Thanks Tulika, glad to hear that. When I work, I tend to just concentrate on the art and get a little detached from everything else. I always look at things from a distance, even my own self, my relations, my pleasure and pain. Rimbaud inspires me to always question what is the self; am I not another? Am I not everybody, in every place and every time? An artist is an extremely passive and transparent being, to the point that any other can be him. The traumatic Lebanese experience, sure, will reflect in my work but also the universal human being. All kinds of human beings, from the worst criminal to the saint. That seems too ambitious, maybe? A real artist is somehow a dead person. Dead, because full of love. He’s broken and open. Even if he’s talking about the most mediocre things, his shoes, for example, he’s the entire humanity. He’s universal and his shoes are eternal, above time and space.
Some paintings of yours show characters that are dependent on other characters. In Numéro 134, a woman is wrapped around a man. In Numéro 196, a baby is over a mother’s head. In Numéro 303, a big female is carried by smaller females. Tell us more about the interactions and relationships that you depict in your work…
Yep, they’re all relational beings: most of them hang onto each other, hang onto objects, to their own solitude sometimes. Torturing each other or in mutual pleasure, hiding between each other, covering each other, giving birth to or eating each other.




What are your thoughts on Lebanon and the Middle East of today? Do you think your country has coped well with the tragedy of the Civil War?
I’m moving from the Middle East soon. I will continue to love Lebanon from far. Challenges are extremely big, otherwise. My creative energy is partly lost on so many absurd issues in Beirut and that’s a torture.

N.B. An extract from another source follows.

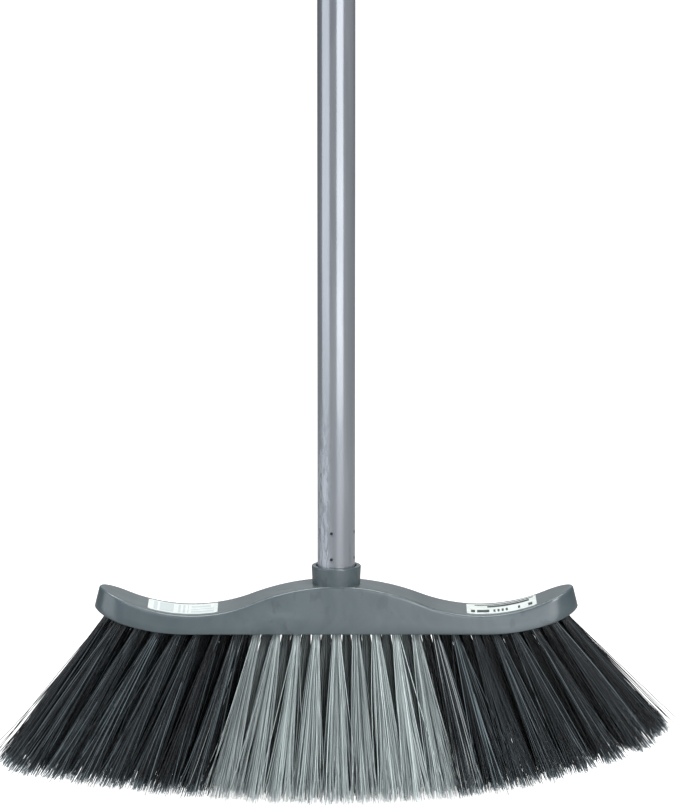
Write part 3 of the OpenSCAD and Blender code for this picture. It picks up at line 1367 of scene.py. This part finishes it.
@dataclass
class Label:
    """A sticker that lies along the dip of a wing's top."""

    head: HeadBlock
    node: str
    width: float = 0.027
    thick: float = 0.00015
    corner: float = 0.0012
    lift: float = 0.00002
    steps: int = 28

    def build(self, material: Material) -> Object:
        """Builds the sticker with a UV map along and across it.

        Args:
            material: its finish.

        Returns:
            The finished piece.
        """
        points: list[Point] = []
        uvs: list[tuple[float, float]] = []
        left, right = (corner[0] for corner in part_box(self.node))
        length = right - left
        for rise in (self.lift, self.lift + self.thick):
            for i in range(self.steps + 1):
                u = i / self.steps
                x = left + length * u
                edge = min(u, 1 - u) * length
                cut = max(0.0, self.corner - edge)
                inset = self.corner - math.sqrt(max(0.0, self.corner ** 2 - cut ** 2))
                for v in (0.0, 1.0):
                    y = (v - 0.5) * (self.width - 2 * inset)
                    z = self.head.base_z + self.head.top(x) + rise
                    points.append((x, y, z))
                    uvs.append((u, v))
        count = 2 * (self.steps + 1)
        faces = []
        for i in range(self.steps):
            a = 2 * i
            faces.append([a + 1, a + 3, a + 2, a])
            faces.append([count + a, count + a + 2, count + a + 3, count + a + 1])
            faces.append([a, a + 2, count + a + 2, count + a])
            faces.append([a + 3, a + 1, count + a + 1, count + a + 3])
        last = 2 * self.steps
        faces.append([0, count, count + 1, 1])
        faces.append([last + 1, count + last + 1, count + last, last])
        piece = make_object(f"{self.node}_sticker", points, faces, material)
        layer = piece.data.uv_layers.new(name="print")
        for loop in piece.data.loops:
            layer.data[loop.index].uv = uvs[loop.vertex_index]
        smooth(piece)
        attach(piece, "head")
        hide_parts(self.node)
        return piece


@dataclass
class Handle:
    """The lacquered tube and the marks that stake it to its tip."""

    radius: float = 0.0111
    wall: float = 0.0005
    ring_heights: tuple[float, float] = (0.1429, 0.1585)
    first_turn: float = math.radians(-15.0)
    mark_r: float = 0.0009
    dimple_r: float = 0.0021
    dimple_deep: float = 0.00035
    mark_deep: float = 0.0009
    mark_sides: int = 12
    mark_taper: float = 0.6
    mark_sunk: float = 0.5
    clear: float = 0.006
    fine_step: float = 0.0005
    coarse_steps: int = 12
    sharp: float = 50.0
    around: int = 144

    def marks(self) -> list[tuple[float, float]]:
        """Each stake mark's turn about the axis from the front, and its height."""
        return [(self.first_turn + k * math.pi / 2, z) for z in self.ring_heights for k in range(4)]

    def ring(self, z: float, radius_at: Callable[[float], float]) -> list[Point]:
        """Makes one ring of points round the axis, starting from the front.

        Args:
            z: the ring's height.
            radius_at: the radius at a turn from the front.

        Returns:
            The points.
        """
        points = []
        for k in range(self.around):
            a = math.tau * k / self.around
            r = radius_at(a)
            points.append((r * math.sin(a), -r * math.cos(a), z))
        return points

    def tube(self, material: Material) -> Object:
        """Builds the tube, with the metal drawn in round each stake mark.

        Args:
            material: its finish.

        Returns:
            The finished piece.
        """
        low, high = (corner[2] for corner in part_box("handle_tube"))
        near = max(self.ring_heights) + self.clear
        fine = round((near - low) / self.fine_step)
        coarse = self.coarse_steps
        heights = [low + (near - low) * k / fine for k in range(fine + 1)]
        heights += [near + (high - near) * k / coarse for k in range(1, coarse + 1)]
        points: list[Point] = []
        for z in heights:
            points += self.ring(z, lambda a: self.radius - self.drawn_in(a, z))
        for z in (low, high):
            points += self.ring(z, lambda a: self.radius - self.wall)
        n, rows = self.around, len(heights)
        faces = []
        for k in range(n):
            m = (k + 1) % n
            for i in range(rows - 1):
                faces.append([i * n + k, i * n + m, (i + 1) * n + m, (i + 1) * n + k])
            lower, upper, top = rows * n, (rows + 1) * n, (rows - 1) * n
            faces.append([lower + k, upper + k, upper + m, lower + m])
            faces.append([k, lower + k, lower + m, m])
            faces.append([top + k, top + m, upper + m, upper + k])
        piece = make_object("handle_tube_skin", points, faces, material)
        smooth(piece, self.sharp)
        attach(piece, "handle")
        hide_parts("handle_tube")
        return piece

    def drawn_in(self, turn: float, z: float) -> float:
        """How far the stakes draw the tube's surface in at a point.

        Args:
            turn: the point's turn about the axis from the front.
            z: its height.

        Returns:
            The depth.
        """
        total = 0.0
        for mark_turn, mark_z in self.marks():
            swing = (turn - mark_turn + math.pi) % math.tau - math.pi
            away = math.hypot(self.radius * swing, z - mark_z) / self.dimple_r
            if away < 1.0:
                total += self.dimple_deep * (1 - away * away) ** 2
        return total

    def stake_marks(self, material: Material) -> Object:
        """Sets a near-black cone in each dimple as painted shade for the pierced hole, with a
        geometry tree.

        Args:
            material: its finish.

        Returns:
            The finished piece.
        """
        slots = [Slot("Radius", "Float"), Slot("Depth", "Float"), Slot("Material", "Material")]
        g, given, end, ids = new_grower("stakes", slots)
        inputs = {"Vertices": self.mark_sides, "Radius Top": given["Radius"]}
        inputs["Depth"] = given["Depth"]
        inputs["Radius Bottom"] = g.times(given["Radius"], self.mark_taper)
        peg = g.add("GeometryNodeMeshCone", inputs, "Mesh")
        settings = {"out": "Attribute", "data_type": "FLOAT_VECTOR"}
        out = g.add("GeometryNodeInputNamedAttribute", {"Name": "out"}, **settings)
        turn = g.add("FunctionNodeAlignRotationToVector", {"Vector": out}, axis="Z")
        inputs = {"Points": given["Geometry"], "Instance": peg, "Rotation": turn}
        placed = g.add("GeometryNodeInstanceOnPoints", inputs)
        solid = g.add("GeometryNodeRealizeInstances", {"Geometry": placed})
        inputs = {"Geometry": solid, "Material": given["Material"]}
        g.put(end.inputs["Geometry"], g.add("GeometryNodeSetMaterial", inputs))
        proud = self.radius - self.mark_sunk * self.dimple_deep - self.mark_deep
        outs = [(math.sin(a), -math.cos(a), 0.0) for a, _ in self.marks()]
        roots = [(proud * x, proud * y, z) for (x, y, _), (_, z) in zip(outs, self.marks())]
        piece = make_object("stake_marks", roots, [], None)
        store(piece, "out", "FLOAT_VECTOR", [c for way in outs for c in way])
        values = {"Radius": self.mark_r, "Depth": self.mark_deep, "Material": material}
        grow(piece, g.tree, ids, values)
        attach(piece, "handle")
        return piece


@dataclass
class CapLoop:
    """The hanging cap: a round foot that narrows to a flat blade with a hole through it."""

    node: str = "hang_cap"
    edge: float = 0.00072
    edge_steps: int = 3
    sharp: float = 40.0
    flat: float = 0.5
    touch: float = 1e-6

    def build(self, material: Material) -> Object:
        """Builds the cap from its CAD shape, with every outer edge rounded.

        Args:
            material: its finish.

        Returns:
            The finished piece.
        """
        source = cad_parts[self.node]
        mesh = source.data.copy()
        piece = bpy.data.objects.new("hang_cap_skin", mesh)
        bpy.context.scene.collection.objects.link(piece)
        mesh.polygons.foreach_set("use_smooth", [True] * len(mesh.polygons))
        shape = bmesh.new()
        shape.from_mesh(mesh)
        bmesh.ops.remove_doubles(shape, verts=shape.verts, dist=self.touch)
        whole = {"verts": shape.verts, "edges": shape.edges}
        bmesh.ops.dissolve_limit(shape, angle_limit=math.radians(self.flat), **whole)
        shape.to_mesh(mesh)
        shape.free()
        bevel = piece.modifiers.new("edges", "BEVEL")
        bevel.width = self.edge
        bevel.segments = self.edge_steps
        bevel.limit_method = "ANGLE"
        bevel.harden_normals = True
        bevel.angle_limit = math.radians(self.sharp)
        apply_modifiers(piece)
        mesh = piece.data
        mesh.materials.clear()
        mesh.materials.append(material)
        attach(piece, "cap")
        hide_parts(self.node)
        return piece


@dataclass(frozen=True)
class Lamp:
    """A soft rectangular light that faces the handle's line at a height."""

    name: str
    place: Point
    size: tuple[float, float]
    power: float
    tint: Point
    aim_z: float

    def hang(self) -> None:
        """Hangs the light, out of the camera's sight."""
        light = bpy.data.lights.new(self.name, "AREA")
        light.shape = "RECTANGLE"
        light.size, light.size_y = self.size
        light.energy = self.power
        light.color = self.tint
        lamp = bpy.data.objects.new(self.name, light)
        lamp.location = self.place
        lamp.visible_camera = False
        way = Vector(self.place) - Vector((0.0, 0.0, self.aim_z))
        lamp.rotation_euler = way.to_track_quat("Z", "Y").to_euler()
        bpy.context.scene.collection.objects.link(lamp)


LAMPS = (
    Lamp("window_left", (-1.07, -0.42, 0.5), (1.15, 0.96), 7.5, (0.9, 0.95, 1.0), 0.5),
    Lamp("window_right", (0.45, -1.06, 0.5), (0.86, 0.96), 8.5, (0.97, 0.98, 1.0), 0.5),
    Lamp("key", (1.0, -1.9, 1.9), (0.7, 0.7), 48.0, (1.0, 1.0, 1.0), 0.1),
    Lamp("back", (0.0, 2.3, 1.0), (1.6, 1.0), 3.5, (0.95, 0.98, 1.0), 0.15),
    Lamp("top", (-0.1, 0.3, 2.4), (1.6, 1.0), 52.0, (0.97, 0.99, 1.0), 0.1),
)


@dataclass
class Studio:
    """The plain pale floor, the soft lights and the camera."""

    distance: float = 3.5
    elevation: float = math.radians(10.0)
    aim: Point = (0.0019, 0.0, 0.2347)
    view_height: float = 0.4731
    sensor: float = 36.0
    half_floor: float = 12.0
    seen_floor: tuple[float, float] = (1.0, 0.03)
    seen_sky: tuple[float, float] = (0.95, 0.09)

    def build(self) -> None:
        """Sets up the whole studio."""
        self.floor()
        self.sky()
        self.camera()
        for lamp in LAMPS:
            lamp.hang()

    def floor(self) -> None:
        """Lays a wide pale floor that reads as plain white from the camera."""
        half = self.half_floor
        material = bpy.data.materials.new("pale_floor")
        material.use_nodes = True
        graph = Graph(material.node_tree)
        surface = material.node_tree.nodes["Principled BSDF"]
        fix(surface, {
            "Base Color": (0.3, 0.3, 0.3, 1.0),
            "Roughness": 0.9,
            "Specular IOR Level": 0.0,
            "Emission Color": WHITE,
        })
        seen = graph.add("ShaderNodeLightPath", out="Is Camera Ray")
        glow = graph.math("MULTIPLY_ADD", seen, *self.seen_floor)
        graph.put(surface.inputs["Emission Strength"], glow)
        corners = [(-half, -half, 0.0), (half, -half, 0.0), (half, half, 0.0), (-half, half, 0.0)]
        make_object("floor", corners, [[0, 1, 2, 3]], material)

    def sky(self) -> None:
        """Gives an even dim light from all round, behind a plain white backdrop."""
        world = bpy.data.worlds.new("studio")
        world.use_nodes = True
        bpy.context.scene.world = world
        graph = Graph(world.node_tree)
        plain = world.node_tree.nodes["Background"]
        fix(plain, {"Color": (0.95, 0.97, 1.0, 1.0)})
        seen = graph.add("ShaderNodeLightPath", out="Is Camera Ray")
        glow = graph.math("MULTIPLY_ADD", seen, *self.seen_sky)
        graph.put(plain.inputs["Strength"], glow)

    def camera(self) -> None:
        """Places the camera."""
        lens = bpy.data.cameras.new("camera")
        lens.sensor_width = self.sensor
        lens.lens = self.sensor * self.distance / self.view_height
        eye = bpy.data.objects.new("camera", lens)
        back = Vector((0.0, -math.cos(self.elevation), math.sin(self.elevation)))
        eye.location = Vector(self.aim) + back * self.distance
        eye.rotation_euler = (math.pi / 2 - self.elevation, 0.0, 0.0)
        bpy.context.scene.collection.objects.link(eye)
        bpy.context.scene.camera = eye


def dress(node: str, material: Material) -> None:
    """Gives a CAD node that is kept its material.

    Args:
        node: the node's name.
        material: its finish.
    """
    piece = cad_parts[node]
    if not piece.material_slots:
        piece.data.materials.append(material)
    for slot in piece.material_slots:
        slot.link = "OBJECT"
        slot.material = material
    log.info("dressed %s", node)


def report(pieces: Sequence[Object]) -> None:
    """Logs each piece's size in faces."""
    for piece in pieces:
        log.info("%s: %d faces", piece.name, len(piece.data.polygons))


def finishes() -> dict[str, Material]:
    """Builds every finish.

    Returns:
        The materials, by name.
    """
    grey_ink, dark_ink = (0.5, 0.55, 0.55, 1), (0.03, 0.035, 0.04, 1)
    stripes = ((0.62, 0.95, 0.1, 0.3), (0.62, 0.95, 0.42, 0.52), (0.62, 0.9, 0.64, 0.8))
    rules = ((0.3, 0.9, 0.62, 0.8), (0.12, 0.96, 0.84, 0.93))
    head = (0.058, 0.08, 0.089, 1), (0.078, 0.102, 0.111, 1)
    fitting = (0.03, 0.034, 0.038, 1), (0.045, 0.05, 0.055, 1)
    tube = (0.25, 0.27, 0.3, 1), (0.31, 0.33, 0.36, 1)
    # Near-black colour for the cones in the stake holes: painted shade inside the pierced holes.
    pit = (0.004, 0.004, 0.006, 1), (0.008, 0.008, 0.01, 1)
    # The black filaments' high colour, which a few strands get, is a painted highlight standing in
    # for sheen.
    black = (0.001, 0.0015, 0.003, 1), (0.2, 0.26, 0.285, 1), (0.4, 0.44, 0.44, 1)
    grey = (0.09, 0.11, 0.115, 1), (0.8, 0.9, 0.89, 1), (0.01, 0.012, 0.014, 1)
    effects = Effects()
    made = (
        Moulded("head_plastic", *head, 0.34, 0.3),
        Moulded("fitting_plastic", *fitting, 0.5),
        Lacquer("tube_lacquer", *tube, 0.17, 0.26),
        Moulded("stake_pit", *pit, 0.6),
        Filament("black_bristle", *black, 0.26),
        Filament("grey_bristle", *grey, 0.3),
        Printed("bar_label", grey_ink, stripes, (0.08, 0.58, 0.08, 0.9, 30.0)),
        Printed("line_label", dark_ink, rules, (0.06, 0.94, 0.14, 0.4, 34.0)),
        Plated("zinc", (0.62, 0.63, 0.64, 1)),
    )
    return {finish.name: finish.material(effects) for finish in made}


def main() -> None:
    """Builds the studio and the broom."""
    logging.basicConfig(level=logging.INFO, format="%(message)s")
    bpy.context.scene.view_settings.view_transform = "Standard"
    Studio().build()
    finish = finishes()
    tones = {tone: finish[f"{tone.value}_bristle"] for tone in Tone}
    head = HeadBlock()
    tufts = TuftRows(head)
    handle = Handle()
    report([head.build(tufts, finish["head_plastic"])])
    report(tufts.build(tones))
    report([
        Label(head, "left_label").build(finish["bar_label"]),
        Label(head, "right_label").build(finish["line_label"]),
        handle.tube(finish["tube_lacquer"]),
        handle.stake_marks(finish["stake_pit"]),
        CapLoop().build(finish["fitting_plastic"]),
    ])
    for node in ("threaded_tip", "top_plug"):
        dress(node, finish["fitting_plastic"])
    for node in ("swivel_pin", *(f"{name}_staples" for name in tufts.names)):
        dress(node, finish["zinc"])


if __name__ == "__main__":
    main()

I’m exhausted of the never-ending problems. I just want to have a quiet and calm encounter and do the paintings! I’m a good person when I create. I’m a peacemaker as long as I produce art.

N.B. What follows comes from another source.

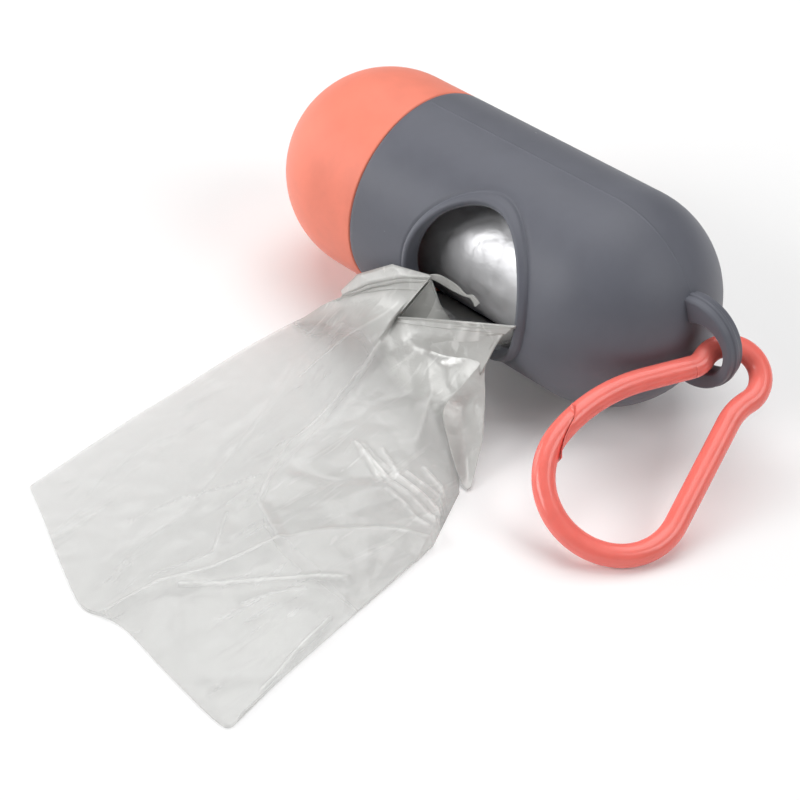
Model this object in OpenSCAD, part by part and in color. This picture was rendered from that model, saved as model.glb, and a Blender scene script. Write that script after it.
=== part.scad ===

I’m not pretending at all to find peace in some other country. Peace needs war; it has to be won. If there’s a massacre somewhere, even the blood of one innocent wasted, we’re all engaged, responsible. I’m aware of that all the time. I’m in war all the time. I’ll move just to seek a better encounter for my creativity so that I continue my war better. Art is my weapon.
There’s no escape from the war otherwise. We have to fight tons of lies daily, you’re all the time fighting to keep your true identity, as they want to make you believe in things, lose hope, fit into a sick society of zombies. Maybe between the exploited and the exploiter, the exploiter is apparently more in peace, because he has wealth and comfort, he smiles more, has a better look. But that is another lie too. Wealth and comfort can not at all create peace. Spiritual war, the war for truth can. And that is as violent as the war with guns. My country will be healed of the traumas, if each of us fights for truth on his/her own way. My way of fighting is the canvas.
What are doing right now?
Lots of exhibitions all the time. I’ve also been lately working on a poetry book with a friend of mine. I work a lot. Creativity is a torture for me but it’s the only moment I feel real. Taking a break from work is like taking a break from myself. It’s like lying. If it’s too long, it makes me sick.